Dataset items:

#####

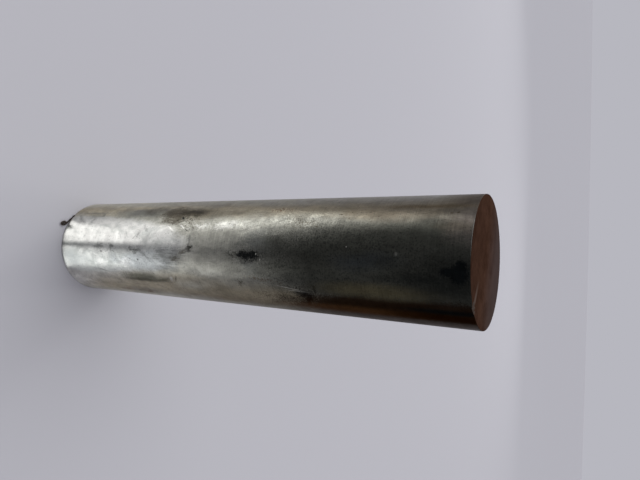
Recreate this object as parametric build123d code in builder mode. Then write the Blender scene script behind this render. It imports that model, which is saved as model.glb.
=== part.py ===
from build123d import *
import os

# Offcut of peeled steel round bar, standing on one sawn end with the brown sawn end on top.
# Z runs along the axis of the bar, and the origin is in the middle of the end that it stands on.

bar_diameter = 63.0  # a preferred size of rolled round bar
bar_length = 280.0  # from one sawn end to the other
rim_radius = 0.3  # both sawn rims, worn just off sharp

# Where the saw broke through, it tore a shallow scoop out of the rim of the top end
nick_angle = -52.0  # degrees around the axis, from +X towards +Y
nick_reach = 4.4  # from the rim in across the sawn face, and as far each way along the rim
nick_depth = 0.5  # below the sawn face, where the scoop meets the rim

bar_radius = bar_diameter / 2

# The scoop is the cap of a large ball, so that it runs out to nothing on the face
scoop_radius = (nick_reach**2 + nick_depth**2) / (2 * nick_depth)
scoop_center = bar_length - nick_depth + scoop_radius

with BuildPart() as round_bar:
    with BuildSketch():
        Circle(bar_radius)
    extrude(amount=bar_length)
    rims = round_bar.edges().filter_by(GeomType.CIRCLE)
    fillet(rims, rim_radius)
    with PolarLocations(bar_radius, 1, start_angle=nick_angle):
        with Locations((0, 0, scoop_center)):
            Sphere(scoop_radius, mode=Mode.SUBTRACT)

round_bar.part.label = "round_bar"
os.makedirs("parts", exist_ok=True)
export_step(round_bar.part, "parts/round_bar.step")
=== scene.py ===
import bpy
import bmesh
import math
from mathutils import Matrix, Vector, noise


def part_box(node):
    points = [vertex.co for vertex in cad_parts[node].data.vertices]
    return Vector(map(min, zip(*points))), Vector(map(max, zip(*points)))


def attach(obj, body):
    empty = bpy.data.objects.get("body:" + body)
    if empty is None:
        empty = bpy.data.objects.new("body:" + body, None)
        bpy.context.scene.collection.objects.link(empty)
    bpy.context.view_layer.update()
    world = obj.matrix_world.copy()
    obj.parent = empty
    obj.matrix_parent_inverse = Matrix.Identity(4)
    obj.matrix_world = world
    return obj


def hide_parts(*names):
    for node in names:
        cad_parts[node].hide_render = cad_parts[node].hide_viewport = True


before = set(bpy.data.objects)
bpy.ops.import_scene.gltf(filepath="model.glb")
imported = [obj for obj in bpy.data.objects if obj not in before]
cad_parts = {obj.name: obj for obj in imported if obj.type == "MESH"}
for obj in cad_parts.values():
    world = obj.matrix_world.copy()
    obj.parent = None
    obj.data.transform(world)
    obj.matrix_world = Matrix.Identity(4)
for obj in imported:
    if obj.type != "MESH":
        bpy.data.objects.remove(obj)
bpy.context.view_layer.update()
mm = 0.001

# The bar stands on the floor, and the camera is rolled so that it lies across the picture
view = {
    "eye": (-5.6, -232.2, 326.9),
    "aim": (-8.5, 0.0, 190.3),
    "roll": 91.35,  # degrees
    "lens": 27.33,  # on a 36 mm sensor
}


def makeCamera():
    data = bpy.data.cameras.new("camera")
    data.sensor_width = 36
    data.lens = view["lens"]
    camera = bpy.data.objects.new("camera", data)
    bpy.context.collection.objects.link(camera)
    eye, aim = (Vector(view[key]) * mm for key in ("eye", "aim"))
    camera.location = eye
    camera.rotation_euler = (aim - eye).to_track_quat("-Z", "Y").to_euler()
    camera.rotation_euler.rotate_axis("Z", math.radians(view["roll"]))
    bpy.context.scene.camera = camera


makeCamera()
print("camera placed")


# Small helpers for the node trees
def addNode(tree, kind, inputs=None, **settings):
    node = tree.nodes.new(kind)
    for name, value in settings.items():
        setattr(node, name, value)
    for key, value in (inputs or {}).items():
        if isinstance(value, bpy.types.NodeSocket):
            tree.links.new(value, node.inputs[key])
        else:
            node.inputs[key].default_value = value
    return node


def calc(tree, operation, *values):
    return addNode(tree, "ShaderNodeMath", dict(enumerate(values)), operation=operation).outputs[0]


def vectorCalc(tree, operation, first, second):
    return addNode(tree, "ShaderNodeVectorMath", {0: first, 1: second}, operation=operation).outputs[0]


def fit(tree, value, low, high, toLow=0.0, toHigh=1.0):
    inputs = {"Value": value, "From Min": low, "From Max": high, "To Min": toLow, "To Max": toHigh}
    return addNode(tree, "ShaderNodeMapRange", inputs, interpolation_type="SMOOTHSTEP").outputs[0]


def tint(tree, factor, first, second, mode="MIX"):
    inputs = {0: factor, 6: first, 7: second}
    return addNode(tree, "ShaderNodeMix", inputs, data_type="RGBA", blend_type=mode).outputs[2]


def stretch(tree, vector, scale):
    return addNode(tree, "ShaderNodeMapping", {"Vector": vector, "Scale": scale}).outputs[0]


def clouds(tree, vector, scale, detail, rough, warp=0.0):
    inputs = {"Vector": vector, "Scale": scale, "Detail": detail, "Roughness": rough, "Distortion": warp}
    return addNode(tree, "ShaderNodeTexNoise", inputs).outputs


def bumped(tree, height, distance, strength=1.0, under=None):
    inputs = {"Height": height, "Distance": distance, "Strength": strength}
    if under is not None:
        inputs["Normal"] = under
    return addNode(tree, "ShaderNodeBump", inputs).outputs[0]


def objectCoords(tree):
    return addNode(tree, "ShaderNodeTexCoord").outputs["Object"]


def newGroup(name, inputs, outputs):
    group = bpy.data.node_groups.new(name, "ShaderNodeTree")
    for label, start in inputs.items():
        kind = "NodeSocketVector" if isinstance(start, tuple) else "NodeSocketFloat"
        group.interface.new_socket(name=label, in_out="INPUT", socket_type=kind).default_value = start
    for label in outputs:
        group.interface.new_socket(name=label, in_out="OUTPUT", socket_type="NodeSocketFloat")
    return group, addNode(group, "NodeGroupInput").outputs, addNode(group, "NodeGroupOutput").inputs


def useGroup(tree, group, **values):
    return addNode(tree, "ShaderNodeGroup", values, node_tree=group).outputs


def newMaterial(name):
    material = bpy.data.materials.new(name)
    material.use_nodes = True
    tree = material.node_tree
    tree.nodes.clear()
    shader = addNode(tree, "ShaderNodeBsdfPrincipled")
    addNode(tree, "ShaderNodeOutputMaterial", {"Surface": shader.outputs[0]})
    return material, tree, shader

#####

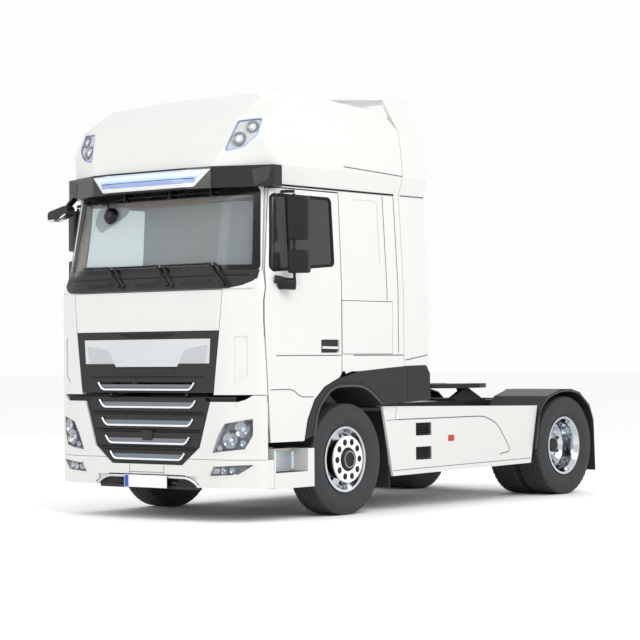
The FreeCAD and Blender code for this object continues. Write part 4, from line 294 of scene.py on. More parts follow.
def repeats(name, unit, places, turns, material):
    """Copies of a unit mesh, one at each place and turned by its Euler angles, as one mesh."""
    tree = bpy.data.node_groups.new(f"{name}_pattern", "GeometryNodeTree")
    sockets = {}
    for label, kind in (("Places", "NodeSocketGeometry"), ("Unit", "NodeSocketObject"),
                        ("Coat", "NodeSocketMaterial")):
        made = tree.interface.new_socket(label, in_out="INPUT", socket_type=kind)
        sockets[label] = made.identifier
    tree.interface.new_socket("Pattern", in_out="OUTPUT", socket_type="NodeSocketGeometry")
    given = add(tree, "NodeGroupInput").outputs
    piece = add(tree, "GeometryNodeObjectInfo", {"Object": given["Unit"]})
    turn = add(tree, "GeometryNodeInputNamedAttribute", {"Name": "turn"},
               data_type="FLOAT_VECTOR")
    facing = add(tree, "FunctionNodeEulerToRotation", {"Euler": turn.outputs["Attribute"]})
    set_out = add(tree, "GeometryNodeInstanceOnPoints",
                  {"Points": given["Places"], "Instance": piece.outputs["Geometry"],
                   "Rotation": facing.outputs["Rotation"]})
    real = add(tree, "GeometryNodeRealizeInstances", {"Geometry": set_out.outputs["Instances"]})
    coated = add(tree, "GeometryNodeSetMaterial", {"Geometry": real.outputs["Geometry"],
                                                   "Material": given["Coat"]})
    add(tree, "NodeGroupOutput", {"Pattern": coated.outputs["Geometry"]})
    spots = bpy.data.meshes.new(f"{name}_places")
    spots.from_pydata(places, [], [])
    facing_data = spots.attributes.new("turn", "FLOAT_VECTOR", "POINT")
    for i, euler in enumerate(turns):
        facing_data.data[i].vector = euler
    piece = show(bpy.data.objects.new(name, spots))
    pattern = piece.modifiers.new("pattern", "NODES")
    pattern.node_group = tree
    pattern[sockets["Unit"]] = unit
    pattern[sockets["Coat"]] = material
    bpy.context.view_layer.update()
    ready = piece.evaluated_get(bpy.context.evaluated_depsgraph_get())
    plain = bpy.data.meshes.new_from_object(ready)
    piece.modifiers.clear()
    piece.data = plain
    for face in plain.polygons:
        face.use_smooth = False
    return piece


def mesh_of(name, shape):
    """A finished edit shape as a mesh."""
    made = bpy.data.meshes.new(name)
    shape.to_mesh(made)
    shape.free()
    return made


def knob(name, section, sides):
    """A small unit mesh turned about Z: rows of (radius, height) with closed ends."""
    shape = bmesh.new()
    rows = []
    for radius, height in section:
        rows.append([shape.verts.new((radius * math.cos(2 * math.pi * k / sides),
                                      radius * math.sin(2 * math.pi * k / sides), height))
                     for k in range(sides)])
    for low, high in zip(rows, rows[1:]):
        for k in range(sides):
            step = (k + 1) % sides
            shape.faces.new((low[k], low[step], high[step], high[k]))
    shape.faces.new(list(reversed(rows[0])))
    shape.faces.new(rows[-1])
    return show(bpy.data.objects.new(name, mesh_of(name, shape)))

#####

Challenge. Output the section opening with the line that has "bar_radius = bar_diameter / 2" and closing with the line that has "obj.matrix_world = world". Keep both end lines and leave out the rest.

Full response.
bar_radius = bar_diameter / 2

# The scoop is the cap of a large ball, so that it runs out to nothing on the face
scoop_radius = (nick_reach**2 + nick_depth**2) / (2 * nick_depth)
scoop_center = bar_length - nick_depth + scoop_radius

with BuildPart() as round_bar:
    with BuildSketch():
        Circle(bar_radius)
    extrude(amount=bar_length)
    rims = round_bar.edges().filter_by(GeomType.CIRCLE)
    fillet(rims, rim_radius)
    with PolarLocations(bar_radius, 1, start_angle=nick_angle):
        with Locations((0, 0, scoop_center)):
            Sphere(scoop_radius, mode=Mode.SUBTRACT)

round_bar.part.label = "round_bar"
os.makedirs("parts", exist_ok=True)
export_step(round_bar.part, "parts/round_bar.step")
=== scene.py ===
import bpy
import bmesh
import math
from mathutils import Matrix, Vector, noise


def part_box(node):
    points = [vertex.co for vertex in cad_parts[node].data.vertices]
    return Vector(map(min, zip(*points))), Vector(map(max, zip(*points)))


def attach(obj, body):
    empty = bpy.data.objects.get("body:" + body)
    if empty is None:
        empty = bpy.data.objects.new("body:" + body, None)
        bpy.context.scene.collection.objects.link(empty)
    bpy.context.view_layer.update()
    world = obj.matrix_world.copy()
    obj.parent = empty
    obj.matrix_parent_inverse = Matrix.Identity(4)
    obj.matrix_world = world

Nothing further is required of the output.